# Start of GIVEN INFORMATION

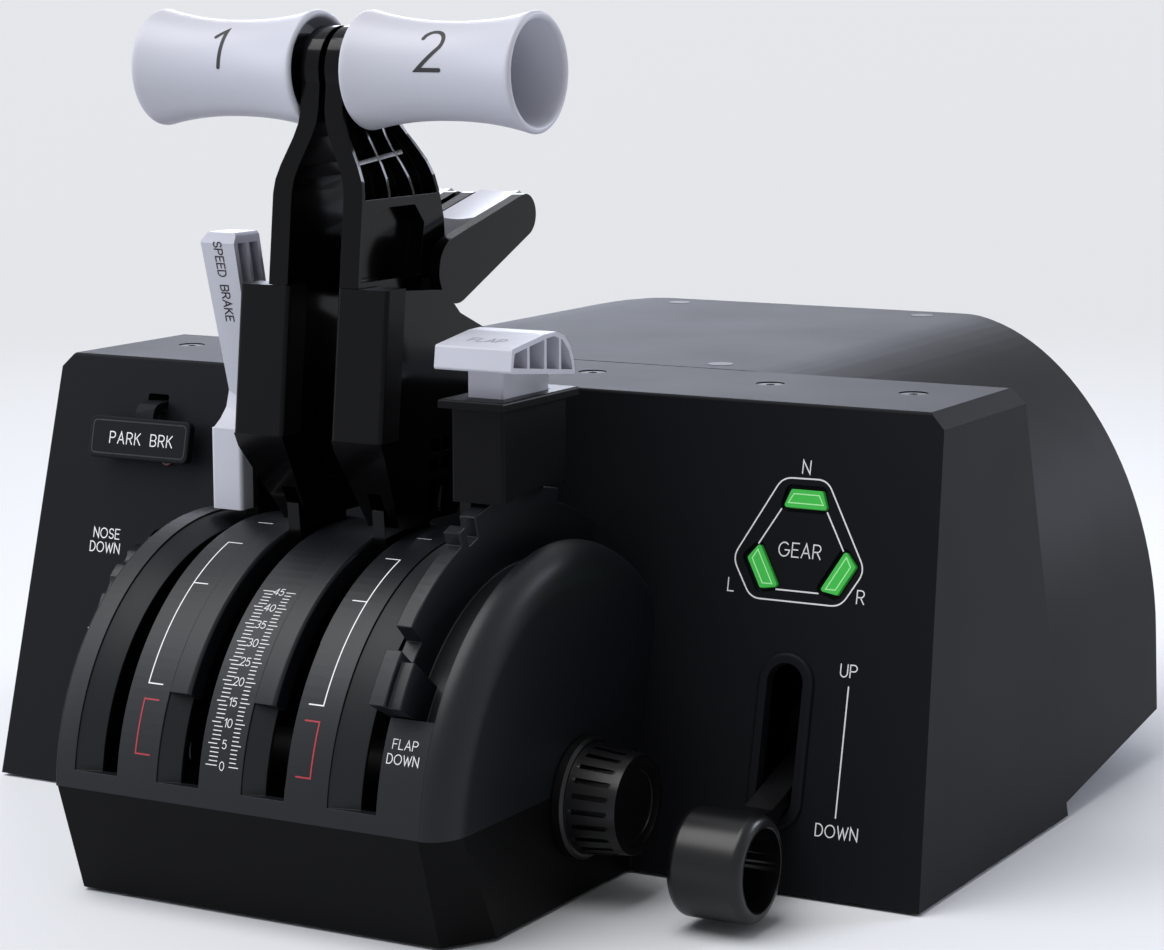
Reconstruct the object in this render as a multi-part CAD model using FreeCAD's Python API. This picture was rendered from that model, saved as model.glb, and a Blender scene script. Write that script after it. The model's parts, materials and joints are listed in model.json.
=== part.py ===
import FreeCAD, Part
import math
import os

# Desk throttle quadrant: a wedge-shaped housing with a lever pedestal in front
# of it.  Millimetres.  Design frame: X to the right, Y to the rear, Z up, the
# origin at the middle of the housing's bottom front edge.  export() moves every
# piece so that the origin lies under the middle of the whole quadrant.

os.makedirs("parts", exist_ok=True)
V = FreeCAD.Vector


def tan(degrees):
    return math.tan(math.radians(degrees))


def cos(degrees):
    return math.cos(math.radians(degrees))


def sin(degrees):
    return math.sin(math.radians(degrees))


# ---------------------------------------------------------------- sizes ----
# Housing
housing_width = 320.0        # across the bottom
housing_height = 133.8
housing_depth = 115.0        # along the bottom
front_lean = 12.5            # front plate leans back, degrees
rear_lean = 10.9             # rear face leans forward
side_taper = 2.96            # sides lean in
housing_corner = 4.5         # chamfer along the two top side edges
housing_wall = 3.0
plate_thickness = 3.0        # base plate and pedestal floor
edge_round = 1.2             # moulded outside edges

# Rear hump
hump_rear = 272.0            # rear face
hump_round = 96.0            # radius of its shoulders
hump_corner_x = 62.0         # half width of the straight rear edge
hump_corner_y = 198.0        # where the cut-back rear corners start
hump_corner_round = 20.0
hump_floor_rise = 7.8        # underside rises to the rear
hump_floor_gap = 4.3         # its height above the bench at the housing

# Pedestal
axle_y = -28.1               # lever axle
axle_z = 28.1
arc_radius = 71.1            # outside of the slotted cover
arc_wall = 5.0
pedestal_left = -64.8
pedestal_right = 70.0
cover_left = -57.0           # arc cover between the two side covers
cover_right = 61.8
pedestal_seam = 31.6         # cover above, base below
base_front = -88.8           # base along the bench
base_corner = 14.8           # its front corners, along Y
cover_fall = 11.0            # rounding of the side covers, along the radius

# Lever slots in the arc cover: left edge, right edge, width of the sloping bank
slot_bottom = 7.0            # degrees above straight ahead
slot_top = 122.0
slots = {
    "speed_brake": (-50.8, -36.3, 6.6),
    "thrust_1": (-22.9, -8.9, 5.4),
    "thrust_2": (5.1, 19.1, 5.4),
    "flap": (32.8, 48.2, 8.2),
}
# Lever blades that run in the slots: left and right faces
blades = {
    "speed_brake": (-42.6, -38.2),
    "thrust_1": (-15.3, -11.4),
    "thrust_2": (13.2, 17.1),
    "flap": (42.7, 46.4),
}
bank_depth = 4.0
ledge_top = 42.7             # short bank on the right of the second thrust slot
guide_width = 7.0            # filler strips beside the thrust slots
guide_start = 27.0
guide_proud = 0.5
seat_gap = 0.15              # loose seat between neighbouring mouldings
seat_fit = 0.02              # round seats that hold a pin

# Flap gate
gate_left = 46.8
gate_right = 51.8
gate_start = 28.3
gate_rim = arc_radius + 9.9
gate_high_rim = arc_radius + 13.9
gate_high_start = 66.5
gate_high_end = 104.0
gate_root = arc_radius - 9.1
gate_floor = arc_radius - 6.1
gate_notches = ((39.5, 44.5, arc_radius + 2.9), (69.0, 72.5, arc_radius + 7.9))
gate_foot = (46.8, 55.5, 38.0, arc_radius + 7.9)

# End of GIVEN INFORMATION

- **WHAT YOU NEED TO DO**
Take the material above and return all of it exactly.

- **THE ANSWER**
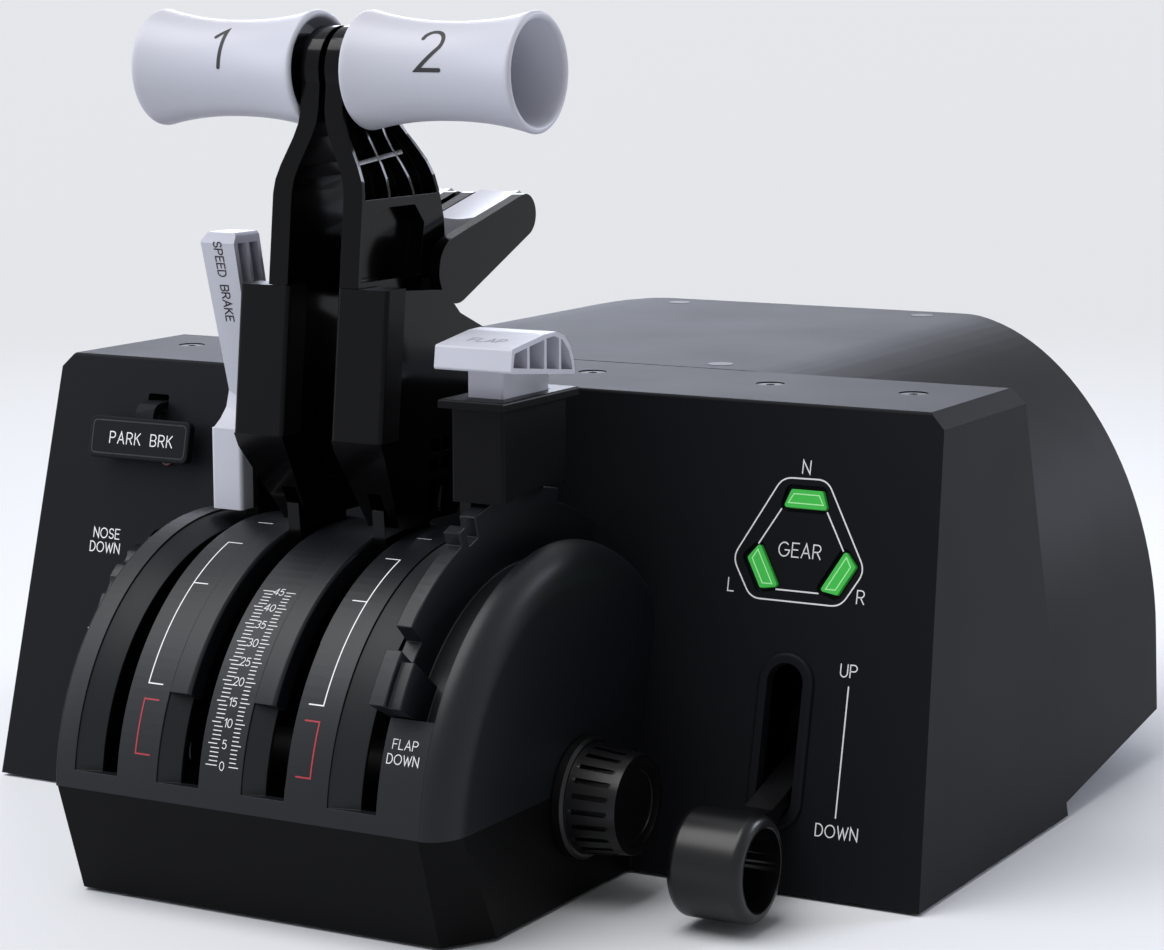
Reconstruct the object in this render as a multi-part CAD model using FreeCAD's Python API. This picture was rendered from that model, saved as model.glb, and a Blender scene script. Write that script after it. The model's parts, materials and joints are listed in model.json.
=== part.py ===
import FreeCAD, Part
import math
import os

# Desk throttle quadrant: a wedge-shaped housing with a lever pedestal in front
# of it.  Millimetres.  Design frame: X to the right, Y to the rear, Z up, the
# origin at the middle of the housing's bottom front edge.  export() moves every
# piece so that the origin lies under the middle of the whole quadrant.

os.makedirs("parts", exist_ok=True)
V = FreeCAD.Vector


def tan(degrees):
    return math.tan(math.radians(degrees))


def cos(degrees):
    return math.cos(math.radians(degrees))


def sin(degrees):
    return math.sin(math.radians(degrees))


# ---------------------------------------------------------------- sizes ----
# Housing
housing_width = 320.0        # across the bottom
housing_height = 133.8
housing_depth = 115.0        # along the bottom
front_lean = 12.5            # front plate leans back, degrees
rear_lean = 10.9             # rear face leans forward
side_taper = 2.96            # sides lean in
housing_corner = 4.5         # chamfer along the two top side edges
housing_wall = 3.0
plate_thickness = 3.0        # base plate and pedestal floor
edge_round = 1.2             # moulded outside edges

# Rear hump
hump_rear = 272.0            # rear face
hump_round = 96.0            # radius of its shoulders
hump_corner_x = 62.0         # half width of the straight rear edge
hump_corner_y = 198.0        # where the cut-back rear corners start
hump_corner_round = 20.0
hump_floor_rise = 7.8        # underside rises to the rear
hump_floor_gap = 4.3         # its height above the bench at the housing

# Pedestal
axle_y = -28.1               # lever axle
axle_z = 28.1
arc_radius = 71.1            # outside of the slotted cover
arc_wall = 5.0
pedestal_left = -64.8
pedestal_right = 70.0
cover_left = -57.0           # arc cover between the two side covers
cover_right = 61.8
pedestal_seam = 31.6         # cover above, base below
base_front = -88.8           # base along the bench
base_corner = 14.8           # its front corners, along Y
cover_fall = 11.0            # rounding of the side covers, along the radius

# Lever slots in the arc cover: left edge, right edge, width of the sloping bank
slot_bottom = 7.0            # degrees above straight ahead
slot_top = 122.0
slots = {
    "speed_brake": (-50.8, -36.3, 6.6),
    "thrust_1": (-22.9, -8.9, 5.4),
    "thrust_2": (5.1, 19.1, 5.4),
    "flap": (32.8, 48.2, 8.2),
}
# Lever blades that run in the slots: left and right faces
blades = {
    "speed_brake": (-42.6, -38.2),
    "thrust_1": (-15.3, -11.4),
    "thrust_2": (13.2, 17.1),
    "flap": (42.7, 46.4),
}
bank_depth = 4.0
ledge_top = 42.7             # short bank on the right of the second thrust slot
guide_width = 7.0            # filler strips beside the thrust slots
guide_start = 27.0
guide_proud = 0.5
seat_gap = 0.15              # loose seat between neighbouring mouldings
seat_fit = 0.02              # round seats that hold a pin

# Flap gate
gate_left = 46.8
gate_right = 51.8
gate_start = 28.3
gate_rim = arc_radius + 9.9
gate_high_rim = arc_radius + 13.9
gate_high_start = 66.5
gate_high_end = 104.0
gate_root = arc_radius - 9.1
gate_floor = arc_radius - 6.1
gate_notches = ((39.5, 44.5, arc_radius + 2.9), (69.0, 72.5, arc_radius + 7.9))
gate_foot = (46.8, 55.5, 38.0, arc_radius + 7.9)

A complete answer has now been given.